A little boy gets into the spirit while dancing to the music of March Hare at the Canada 150 celebrations at North Delta’s Chalmers Park. (Gord Goble photo)

A little boy gets into the spirit while dancing to the music of March Hare at the Canada 150 celebrations at North Delta’s Chalmers Park. (Gord Goble photo)

Learn more about Canada’s sesquicentennial at North Delta’s Mackie Library

The Fraser Valley Regional Library has many titles to help you explore this great country of ours

By Frances Thomson

Although there have been people living in Canada for thousands of years, this is the sesquicentennial (or 150th anniversary) of confederation. I am old enough to remember the centennial celebrations of 1967 — especially that song “Ca-na-da, we love thee…” — and I visited Expo 67 in Montreal.

What makes Canadians Canadians? Actor, producer and writer Mike Myers attempts to answer that question in his book Canada, published in 2016. A proud Canadian, Myers writes in the introduction, “I only lived in Canada a mere 20 years. I have now lived outside of Canada for 33 years. My Canadian-ness affects every aspect of my being.”

The book is part memoir and part history, with illustrations on almost every page and laugh-out-loud humour. He explains, “In 1967, Canada turned 100. Canadians all across the country made Centennial projects. This book is my Centennial Project. I’m handing it in a little late … sorry. But it will be on time for the Canadian Sesquicentennial.”

Taking a serious stance on what it means to be Canadian is The Promise of Canada by historian Charlotte Gray. Subtitled 150 Years – People and Ideas that have Shaped our Country, Gray has chosen to highlight nine influential Canadians. Some are well known, such as Emily Carr, Margaret Atwood and Tommy Douglas; others such as Harold Innis and Samuel Benfield Steele are less so.

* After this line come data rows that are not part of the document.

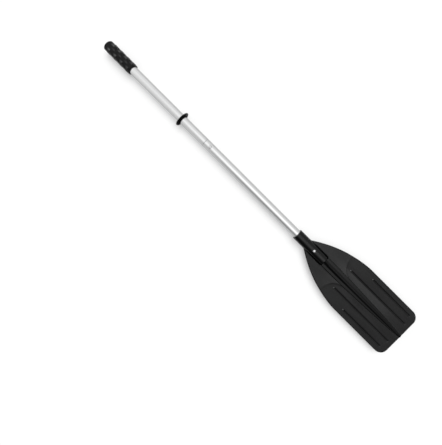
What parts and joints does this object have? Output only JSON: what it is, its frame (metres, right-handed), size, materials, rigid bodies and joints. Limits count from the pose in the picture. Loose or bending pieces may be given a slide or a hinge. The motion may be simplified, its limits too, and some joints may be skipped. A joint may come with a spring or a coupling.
{
  "type": "rowing oar",
  "caption": "Take-down rowing oar for a small inflatable boat: aluminium shaft in two lengths, textured hand grip, sliding stop collar, and a broad flat black plastic blade with a spar.",
  "frame": {"origin": "on the shaft's axis at the middle of the oarlock seat, between the stop collar and the shaft's joint", "axes": "+X along the shaft from the grip to the blade's tip, +Y across the blade, +Z square to the blade's face on the side of the snap buttons"},
  "size_m": [1.37, 0.1804, 0.0536],
  "materials": {
    "grip_plastic": "black moulded grip, semi-gloss, soft raised pads",
    "anodised_tube": "clear anodised drawn aluminium tube, satin, fine drawing lines along it",
    "ferrule_aluminium": "plain drawn aluminium tube",
    "bung_plastic": "soft black polyethylene",
    "button_steel": "bright stainless steel, domed and polished",
    "spring_steel": "stainless spring strip",
    "collar_rubber": "black moulded rubber",
    "blade_plastic": "black moulded polypropylene, fine matte texture on the faces and smoother on the socket"
  },
  "bodies": {
    "upper_section": {"grip": "grip_plastic", "upper_shaft_tube": "anodised_tube", "shaft_ferrule": "ferrule_aluminium", "ferrule_bung": "bung_plastic", "joint_clip_spring": "spring_steel"},
    "collar": {"stop_collar": "collar_rubber"},
    "joint_snap": {"joint_button": "button_steel"},
    "lower_section": {"lower_shaft_tube": "anodised_tube", "lower_tube_upper_bung": "bung_plastic", "lower_tube_lower_bung": "bung_plastic", "blade_clip_spring": "spring_steel"},
    "blade_snap": {"blade_button": "button_steel"},
    "blade": {"blade": "blade_plastic"}
  },
  "joints": [
    {"name": "collar_slide", "type": "slide", "parent": "upper_section", "child": "collar", "axis": [1, 0, 0], "range_m": [-0.225, 0.102]},
    {"name": "joint_button_press", "type": "slide", "parent": "upper_section", "child": "joint_snap", "axis": [0, 0, -1], "range_m": [0, 0.004], "stiffness_N_per_m": 2500, "springref_m": -0.002, "deforming": ["joint_clip_spring"]},
    {"name": "shaft_takedown", "type": "slide", "parent": "upper_section", "child": "lower_section", "axis": [1, 0, 0], "range_m": [0, 0.076], "deforming": ["joint_button"]},
    {"name": "blade_button_press", "type": "slide", "parent": "lower_section", "child": "blade_snap", "axis": [0, 0, -1], "range_m": [0, 0.0052], "stiffness_N_per_m": 2500, "springref_m": -0.002, "deforming": ["blade_clip_spring"]},
    {"name": "blade_takedown", "type": "slide", "parent": "lower_section", "child": "blade", "axis": [1, 0, 0], "range_m": [0, 0.119], "deforming": ["blade_button"]}
  ]
}
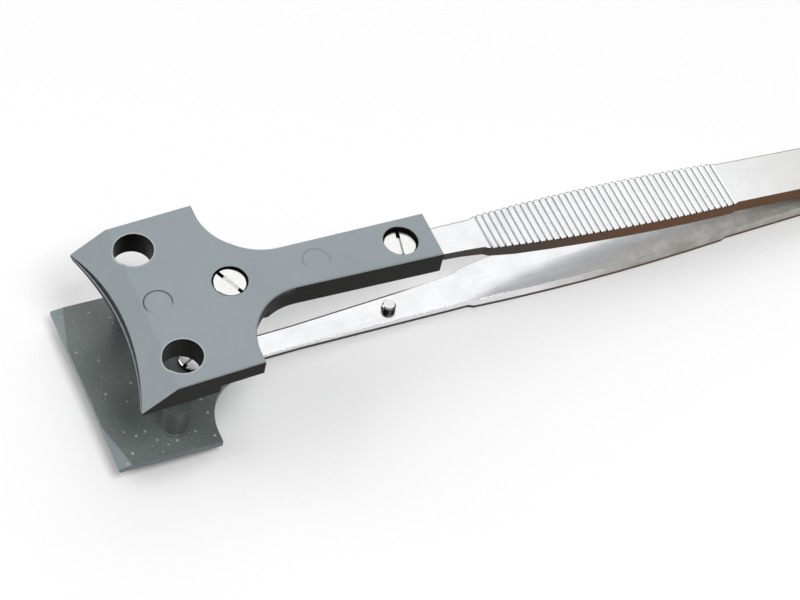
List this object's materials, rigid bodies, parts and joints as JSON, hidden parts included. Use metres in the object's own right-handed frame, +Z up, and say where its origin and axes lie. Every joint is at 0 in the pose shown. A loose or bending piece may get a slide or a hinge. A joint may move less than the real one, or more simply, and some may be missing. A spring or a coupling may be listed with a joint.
{
  "type": "wafer tweezers",
  "caption": "Steel spring tweezers with a crescent-fronted moulded upper jaw and a flat thin lower jaw with stop studs for gripping a wafer by its rim.",
  "frame": {"origin": "centre of the flat outer face of the lower leaf, behind its bend, on which the tweezers lie on the table", "axes": "+X towards the tail, +Y across, +Z up; the tweezers lie on the table at z = 0 with the upper jaw on top"},
  "size_m": [0.1394, 0.0274, 0.0186],
  "materials": {
    "steel": "polished",
    "screw_steel": "turned, polished",
    "jaw_plastic": "smooth moulded, satin",
    "plate_plastic": "smooth moulded, glossy"
  },
  "bodies": {
    "lower_half": {"lower_arm": "steel", "lower_jaw": "plate_plastic", "lower_jaw_screw": "screw_steel", "stop_pin": "screw_steel"},
    "upper_half": {"upper_arm": "steel", "upper_jaw": "jaw_plastic", "front_head_screw": "screw_steel", "rear_head_screw": "screw_steel"}
  },
  "joints": [
    {"name": "squeeze", "type": "hinge", "parent": "lower_half", "child": "upper_half", "pos_m": [0.03121, 0, 0.00223], "axis": [0, -1, 0], "range_deg": [0, 4.9], "stiffness_Nm_per_rad": 3}
  ]
}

The Story of Canada, by Janet Lunn and Christopher Moore, was first published in 1992 and has been updated several times since then, most recently in 2016. It won several awards and is a CBC Children’s Panel recommendation. It tells the story of Canada in 12 chapters, beginning with the Ice Age, through recreations of daily life, rich narrative, folk tales and fascinating facts. Beautifully illustrated with original paintings by Alan Daniels, it also includes historical photographs, maps, paintings and documents. It is readable by older children on their own or can be read aloud to younger ones.

Derek Hayes’ Canada: An Illustrated History documents Canada’s history from the early days of explorations and settlement to the 2015 federal election, with stories of First Nations, fur traders, separatists, astronauts, inventors, and politicians. Hayes is a B.C. resident who trained as a geographer, then worked for a time with the City of Vancouver Planning Department. He is the author of the bestselling Historical Atlas series.

Trivia buffs might enjoy Canadian Geographic’s Biggest and Best of Canada: 1000 Facts & Figures, by Aaron Kylie. I happened to open it up at random to read that Benjamin Franklin was named joint deputy postmaster-general for the British colonies in 1753, and he opened the first post office in Canada in Halifax. There is a children’s edition called Canada for Kids: 1000 Awesome Facts, by the same author. Flipping through it, I learned that Winnipeg was the first city in North America to implement a central phone number for emergency services in 1959. At the time, it was 999; most of North America adopted 911 in 1975.